## REQUEST
Repeat exactly the lines from the start of the material below up to and including the "return Value(self, made.outputs[output])" line.
________________________________________
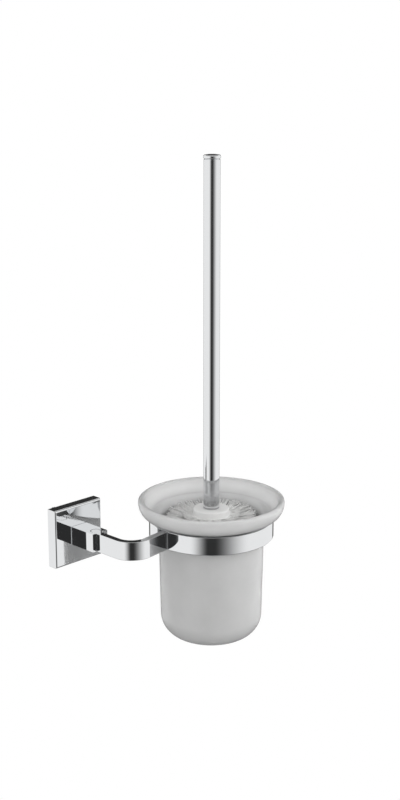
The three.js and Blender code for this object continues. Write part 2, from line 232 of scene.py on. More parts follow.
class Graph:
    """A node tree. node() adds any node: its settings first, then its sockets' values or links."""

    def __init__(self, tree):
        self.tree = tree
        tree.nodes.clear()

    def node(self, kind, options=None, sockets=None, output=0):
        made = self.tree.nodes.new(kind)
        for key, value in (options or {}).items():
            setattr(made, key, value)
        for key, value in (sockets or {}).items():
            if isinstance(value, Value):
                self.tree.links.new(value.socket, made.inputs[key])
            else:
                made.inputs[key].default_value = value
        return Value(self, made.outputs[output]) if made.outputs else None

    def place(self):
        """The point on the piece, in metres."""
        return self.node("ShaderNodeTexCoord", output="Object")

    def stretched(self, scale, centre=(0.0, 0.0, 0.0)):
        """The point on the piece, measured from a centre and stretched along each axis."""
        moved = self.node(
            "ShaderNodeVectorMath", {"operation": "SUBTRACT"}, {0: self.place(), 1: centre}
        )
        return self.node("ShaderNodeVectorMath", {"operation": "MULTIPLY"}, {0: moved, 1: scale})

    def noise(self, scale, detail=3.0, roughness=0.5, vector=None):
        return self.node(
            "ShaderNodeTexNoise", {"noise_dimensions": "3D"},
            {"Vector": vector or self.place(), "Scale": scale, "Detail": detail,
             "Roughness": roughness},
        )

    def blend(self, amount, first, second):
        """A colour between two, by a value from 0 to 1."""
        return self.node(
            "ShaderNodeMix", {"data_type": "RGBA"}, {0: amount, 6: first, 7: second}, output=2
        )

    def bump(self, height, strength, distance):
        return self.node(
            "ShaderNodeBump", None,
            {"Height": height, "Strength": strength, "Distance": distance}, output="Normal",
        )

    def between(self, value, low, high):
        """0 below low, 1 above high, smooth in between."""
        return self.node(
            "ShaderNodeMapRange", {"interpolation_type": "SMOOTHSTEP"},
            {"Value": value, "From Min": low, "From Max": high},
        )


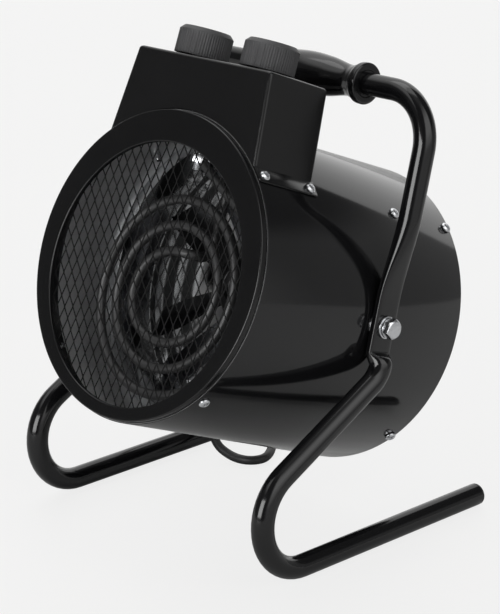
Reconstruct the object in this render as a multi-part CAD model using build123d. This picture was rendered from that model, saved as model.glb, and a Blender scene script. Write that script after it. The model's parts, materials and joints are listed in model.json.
________________________________________
## THE OUTPUT
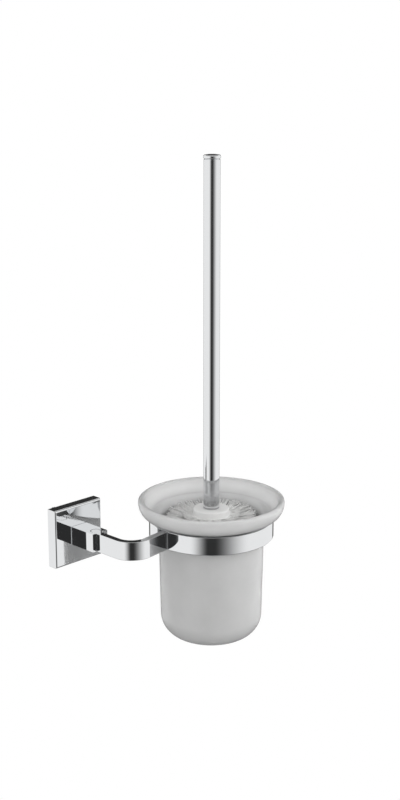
The three.js and Blender code for this object continues. Write part 2, from line 232 of scene.py on. More parts follow.
class Graph:
    """A node tree. node() adds any node: its settings first, then its sockets' values or links."""

    def __init__(self, tree):
        self.tree = tree
        tree.nodes.clear()

    def node(self, kind, options=None, sockets=None, output=0):
        made = self.tree.nodes.new(kind)
        for key, value in (options or {}).items():
            setattr(made, key, value)
        for key, value in (sockets or {}).items():
            if isinstance(value, Value):
                self.tree.links.new(value.socket, made.inputs[key])
            else:
                made.inputs[key].default_value = value
        return Value(self, made.outputs[output]) if made.outputs else None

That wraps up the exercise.